First published: 2016/05/20 (8 years ago) Abstract: We describe Swapout, a new stochastic training method, that outperforms
ResNets of identical network structure yielding impressive results on CIFAR-10
and CIFAR-100. Swapout samples from a rich set of architectures including
dropout, stochastic depth and residual architectures as special cases. When
viewed as a regularization method swapout not only inhibits co-adaptation of
units in a layer, similar to dropout, but also across network layers. We
conjecture that swapout achieves strong regularization by implicitly tying the
parameters across layers. When viewed as an ensemble training method, it
samples a much richer set of architectures than existing methods such as
dropout or stochastic depth. We propose a parameterization that reveals
connections to exiting architectures and suggests a much richer set of
architectures to be explored. We show that our formulation suggests an
efficient training method and validate our conclusions on CIFAR-10 and
CIFAR-100 matching state of the art accuracy. Remarkably, our 32 layer wider
model performs similar to a 1001 layer ResNet model.
This paper presents Swapout, a simple dropout method applied to Residual Networks (ResNets). In a ResNet, a layer $Y$ is computed from the previous layer $X$ as
$Y = X + F(X)$
where $F(X)$ is essentially the composition of a few convolutional layers. Swapout simply applies dropout separately on both terms of a layer's equation:
$Y = \Theta_1 \odot X + \Theta_2 \odot F(X)$
where $\Theta_1$ and $\Theta_2$ are independent dropout masks for each term.
The paper shows that this form of dropout is at least as good or superior as other forms of dropout, including the recently proposed [stochastic depth dropout][1]. Much like in the stochastic depth paper, better performance is achieved by linearly increasing the dropout rate (from 0 to 0.5) from the first hidden layer to the last.
In addition to this observation, I also note the following empirical observations:
1. At test time, averaging the output layers of multiple dropout mask samples (referenced to as stochastic inference) is better than replacing the masks by their expectation (deterministic inference), the latter being the usual standard.

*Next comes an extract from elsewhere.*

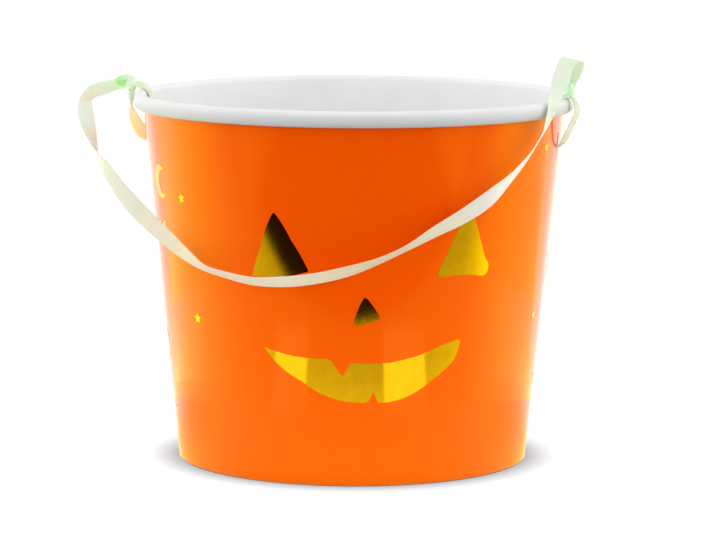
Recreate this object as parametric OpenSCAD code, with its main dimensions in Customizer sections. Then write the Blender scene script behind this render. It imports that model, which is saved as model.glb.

2. Comparable performance is achieved by making the ResNet wider (e.g. 4 times) and with fewer layers (e.g. 32) than the orignal ResNet work with thin but very deep (more than 1000 layers) ResNets. This would confirm a similar observation from [this paper][2].
Overall, these are useful observations to be aware of for anyone wanting to use ResNets in practice.
[1]: http://arxiv.org/abs/1603.09382v1
[2]: https://arxiv.org/abs/1605.07146